O Paraguai e suas ironias: o presidente Mario Abdo Benítez, que por ora escapou do processo de impeachment, foi acusado de ter fechado um acordo que favoreceria os brasileiros. É exatamente o oposto da suspeita que recaía sobre Fernando Lugo, apeado do poder em 2012. No caso de Benítez, a questão era Itaipu. No de Lugo, sua oposição à oligarquia rural, em grande parte formada por produtores brasileiros, os chamados brasiguaios.
O impeachment de Lugo, considerado golpe parlamentar por setores da esquerda, foi tão rápido que, naquele 22 de junho, quando cheguei a Assunção para cobrir a crise, o governo já havia caído, um novo chefe de Estado estava empossado e as ruas da capital paraguaia tinham silenciado. Ainda respirava-se tensão, havia ameaças de estado de sítio e todo o roteiro conhecido das quarteladas dos velhos tempos. Mas, para um jornalista, o clima era de fim de festa. Foram 36 horas entre a abertura entre a abertura do processo e voto que definiu o fim da era Lugo no Palacio de los López.
O estopim da crise fora o Massacre de Curuguaty, quando 11 agricultores sem-terra e seis policiais foram mortos em uma desastrada operação de desocupação de uma fazenda. Mas o pano de fundo era a tensão entre Lugo, próximo de movimentos sociais, de agricultores sem-terra e de guerrilheiros do Exército do Povo Paraguaio (EPP), e a pressão da oligarquia rural, temerosa de uma novas Cuba ou Venezuela e que se dizia perseguida pelo governo.
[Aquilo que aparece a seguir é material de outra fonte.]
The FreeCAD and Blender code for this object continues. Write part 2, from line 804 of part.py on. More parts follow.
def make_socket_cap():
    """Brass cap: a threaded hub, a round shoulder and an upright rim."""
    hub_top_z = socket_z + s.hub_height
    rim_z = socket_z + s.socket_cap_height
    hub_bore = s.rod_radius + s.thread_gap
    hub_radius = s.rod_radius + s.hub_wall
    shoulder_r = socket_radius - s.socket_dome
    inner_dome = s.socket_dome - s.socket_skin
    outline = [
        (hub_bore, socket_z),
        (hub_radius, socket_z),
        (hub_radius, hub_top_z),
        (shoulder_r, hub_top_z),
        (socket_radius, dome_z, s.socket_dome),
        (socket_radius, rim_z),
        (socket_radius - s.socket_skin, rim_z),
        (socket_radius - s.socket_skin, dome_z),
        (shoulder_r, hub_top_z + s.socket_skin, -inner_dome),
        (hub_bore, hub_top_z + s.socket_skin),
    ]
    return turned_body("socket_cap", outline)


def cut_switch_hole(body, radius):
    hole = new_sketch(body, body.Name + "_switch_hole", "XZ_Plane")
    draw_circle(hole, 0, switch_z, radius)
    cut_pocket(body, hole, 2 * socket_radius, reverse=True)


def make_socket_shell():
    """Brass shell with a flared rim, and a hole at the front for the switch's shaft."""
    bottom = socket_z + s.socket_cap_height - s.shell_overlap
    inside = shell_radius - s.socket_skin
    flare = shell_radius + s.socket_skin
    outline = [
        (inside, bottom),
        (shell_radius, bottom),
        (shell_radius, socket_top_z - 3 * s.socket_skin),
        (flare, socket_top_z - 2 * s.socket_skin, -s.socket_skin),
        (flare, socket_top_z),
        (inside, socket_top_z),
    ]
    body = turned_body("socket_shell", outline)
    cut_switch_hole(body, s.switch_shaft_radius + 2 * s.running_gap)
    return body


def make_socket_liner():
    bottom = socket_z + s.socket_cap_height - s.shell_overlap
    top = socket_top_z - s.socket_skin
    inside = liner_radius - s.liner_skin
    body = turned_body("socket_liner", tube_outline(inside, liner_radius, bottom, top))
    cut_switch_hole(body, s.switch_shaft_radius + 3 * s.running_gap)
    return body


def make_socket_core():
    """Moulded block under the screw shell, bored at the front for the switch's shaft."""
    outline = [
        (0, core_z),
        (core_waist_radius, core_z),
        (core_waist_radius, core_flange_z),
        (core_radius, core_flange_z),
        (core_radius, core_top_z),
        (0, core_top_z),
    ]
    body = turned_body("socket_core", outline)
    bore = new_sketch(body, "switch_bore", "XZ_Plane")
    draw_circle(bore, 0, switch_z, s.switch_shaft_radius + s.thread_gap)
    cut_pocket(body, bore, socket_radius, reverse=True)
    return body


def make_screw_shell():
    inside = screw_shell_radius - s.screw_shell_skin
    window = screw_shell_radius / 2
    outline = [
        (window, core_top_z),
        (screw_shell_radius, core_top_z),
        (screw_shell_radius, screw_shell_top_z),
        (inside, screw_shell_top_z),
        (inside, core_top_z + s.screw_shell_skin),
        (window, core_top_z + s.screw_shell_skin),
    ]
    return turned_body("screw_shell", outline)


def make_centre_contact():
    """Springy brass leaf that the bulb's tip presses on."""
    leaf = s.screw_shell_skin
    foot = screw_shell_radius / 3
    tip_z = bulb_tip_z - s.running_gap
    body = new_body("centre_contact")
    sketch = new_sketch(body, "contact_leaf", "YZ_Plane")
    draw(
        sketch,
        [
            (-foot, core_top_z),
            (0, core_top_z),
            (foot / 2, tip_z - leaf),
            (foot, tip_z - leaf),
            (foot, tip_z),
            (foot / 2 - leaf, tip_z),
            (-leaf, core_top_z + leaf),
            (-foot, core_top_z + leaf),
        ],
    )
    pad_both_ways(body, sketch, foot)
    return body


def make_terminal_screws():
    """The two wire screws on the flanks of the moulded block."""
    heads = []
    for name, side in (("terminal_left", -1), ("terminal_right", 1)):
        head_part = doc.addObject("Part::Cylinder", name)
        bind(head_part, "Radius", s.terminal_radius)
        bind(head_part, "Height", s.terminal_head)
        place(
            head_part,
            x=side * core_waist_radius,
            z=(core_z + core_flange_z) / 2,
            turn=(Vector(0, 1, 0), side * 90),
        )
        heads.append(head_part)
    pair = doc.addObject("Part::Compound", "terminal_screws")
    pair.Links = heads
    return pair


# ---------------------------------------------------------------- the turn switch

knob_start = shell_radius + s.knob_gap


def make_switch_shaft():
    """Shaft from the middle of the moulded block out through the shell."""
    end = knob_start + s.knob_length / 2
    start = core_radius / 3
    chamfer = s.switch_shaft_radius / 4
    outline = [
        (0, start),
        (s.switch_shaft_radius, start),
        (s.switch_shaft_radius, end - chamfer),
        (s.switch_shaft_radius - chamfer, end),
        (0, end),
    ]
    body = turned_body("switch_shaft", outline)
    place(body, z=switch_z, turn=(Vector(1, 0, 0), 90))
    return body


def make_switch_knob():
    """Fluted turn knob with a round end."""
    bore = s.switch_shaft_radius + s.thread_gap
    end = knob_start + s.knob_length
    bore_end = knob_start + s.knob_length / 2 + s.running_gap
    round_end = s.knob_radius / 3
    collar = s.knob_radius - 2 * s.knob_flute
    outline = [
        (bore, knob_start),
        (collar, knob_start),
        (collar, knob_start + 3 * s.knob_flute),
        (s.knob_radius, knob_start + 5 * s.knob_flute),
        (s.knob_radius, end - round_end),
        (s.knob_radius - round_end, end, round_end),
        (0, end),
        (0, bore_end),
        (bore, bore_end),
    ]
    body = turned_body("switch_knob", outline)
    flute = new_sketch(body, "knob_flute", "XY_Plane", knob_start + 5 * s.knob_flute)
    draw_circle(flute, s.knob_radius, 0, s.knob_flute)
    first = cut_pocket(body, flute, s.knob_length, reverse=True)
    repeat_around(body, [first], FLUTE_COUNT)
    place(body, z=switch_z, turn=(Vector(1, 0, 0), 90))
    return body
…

O esquerdista Lugo era alinhado ideologicamente aos governos de esquerda latino-americanos — Dilma Rousseff no Brasil, Cristina Kirchner na Argentina, e José Mujica no Uruguai. Sua saída do poder levou o bloco a reivindicar a cláusula democrática, que culminou na suspensão do Paraguai.
Outra ironia: o conservador Benítez também tem o apoio dos parceiros que agora estão no poder — Jair Bolsonaro, Mauricio Macri e Tabaré Vázquez, que, embora do mesmo partido de Mujica está mais ao centro do que o antecessor. Mas, desta vez, o paraguaio precisou recuar para que a história não se repetisse. Nem que fosse às avessas.